C’est un grand aveuglement, de ne pas comprendre qu’il n’y a pas de différence entre les totalitarismes politiques qui sont apparus au XXème siècle et les totalitarismes religieux qui existaient avant et qui existent encore aujourd’hui.
Voici un territoire, sur ce territoire la loi totalitaire s’exerce, personne ne doit s’en éloigner. Et puis si on peut élargir cette loi totalitaire à d’autres territoires pourquoi s’en priver ?
L’inquisition a été le fruit du christianisme, même si s’en est un fruit pervers.
Le djihad est le fruit de l’islam, même si s’en est un fruit pervers.
Car, avec la crainte de me répéter, je ne parle pas de l’aspiration mystique qui se trouve dans chacune de ces religions et qui est une réflexion, une relation avec la mort et l’au-delà. Souvent d’ailleurs les plus grands mystiques ont été opprimés par ces chefs dogmatiques.
Je parle de ce besoin  consubstantiel de ces idéologies d’organiser la société, la vie sociale et contraindre les gens par la peur et la violence.
C’était le cas du christianisme de l’inquisition, c’est le cas aujourd’hui de l’Arabie Saoudite, de l’Iran, du Pakistan et de tant d’autres. 
Mais il y a un second sens à ce mot du jour et c’est celui que veut lui donner Sophia Aram. En France, et j’en suis fier et j’espère que vous aussi, le délit de blasphème n’existe pas.
En France blasphémer c’est sacré !
Ce qui est interdit c’est l’incitation à la haine envers un groupe de personnes, une communauté.
Et si ce délit est constitué, la réponse est donnée par les tribunaux et la Justice de la République.
Ce qui est certain, c’est que ce sont les hommes qui ont créé les dieux.

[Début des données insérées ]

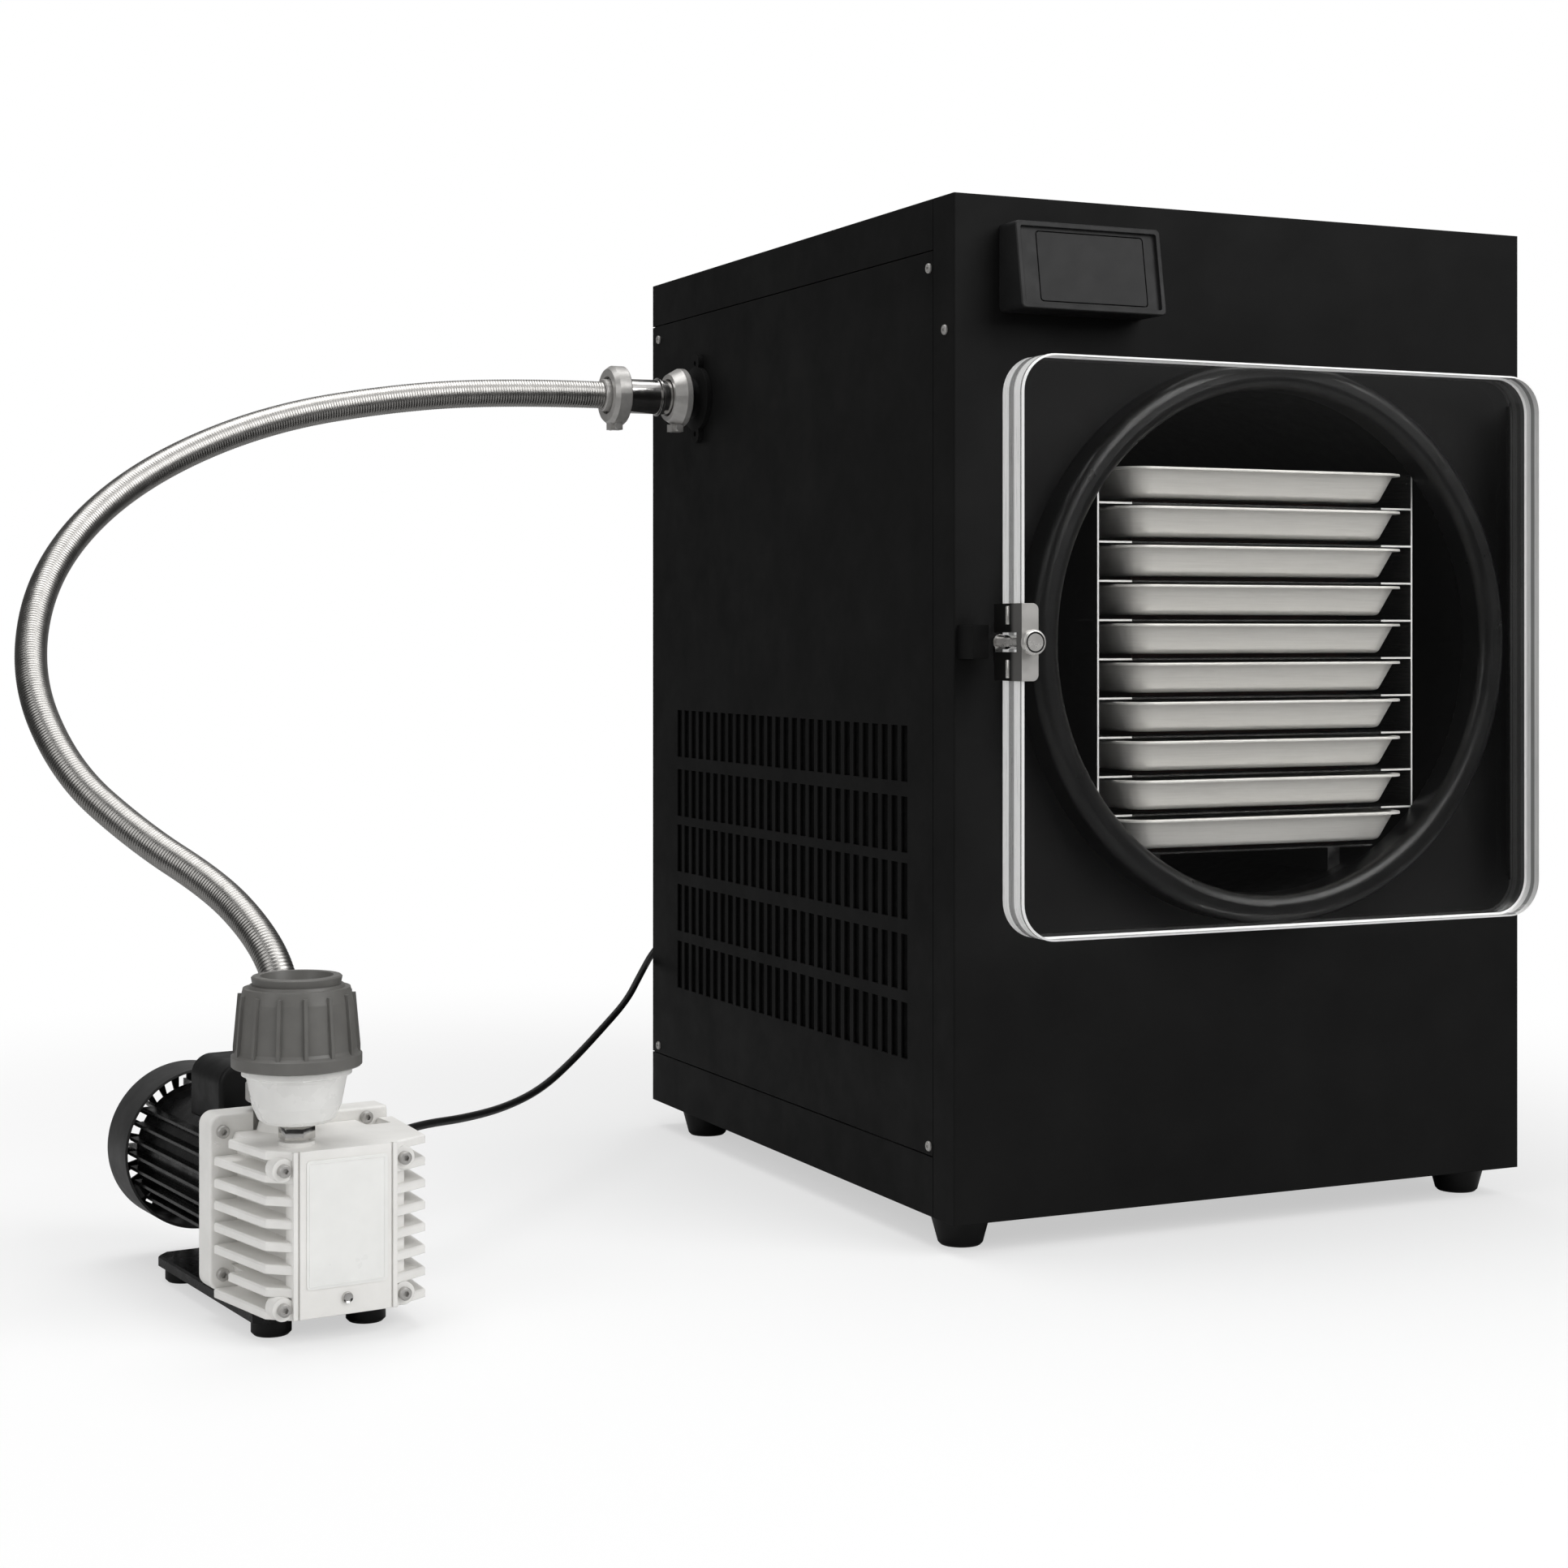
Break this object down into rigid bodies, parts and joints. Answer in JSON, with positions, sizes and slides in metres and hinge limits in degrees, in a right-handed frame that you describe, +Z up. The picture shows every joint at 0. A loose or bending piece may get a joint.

L’hypothèse que Dieu a créé l’homme est une croyance qui ne présente aucune certitude pour la raison.
Mais notre esprit froid et raisonnable doit reconnaître qu’il n’y a pas non plus la certitude du contraire.
Ce doute ne saurait nous éloigner d’une opposition totale et absolue contre tous les totalitarismes dont le totalitarisme religieux est un des principaux composants.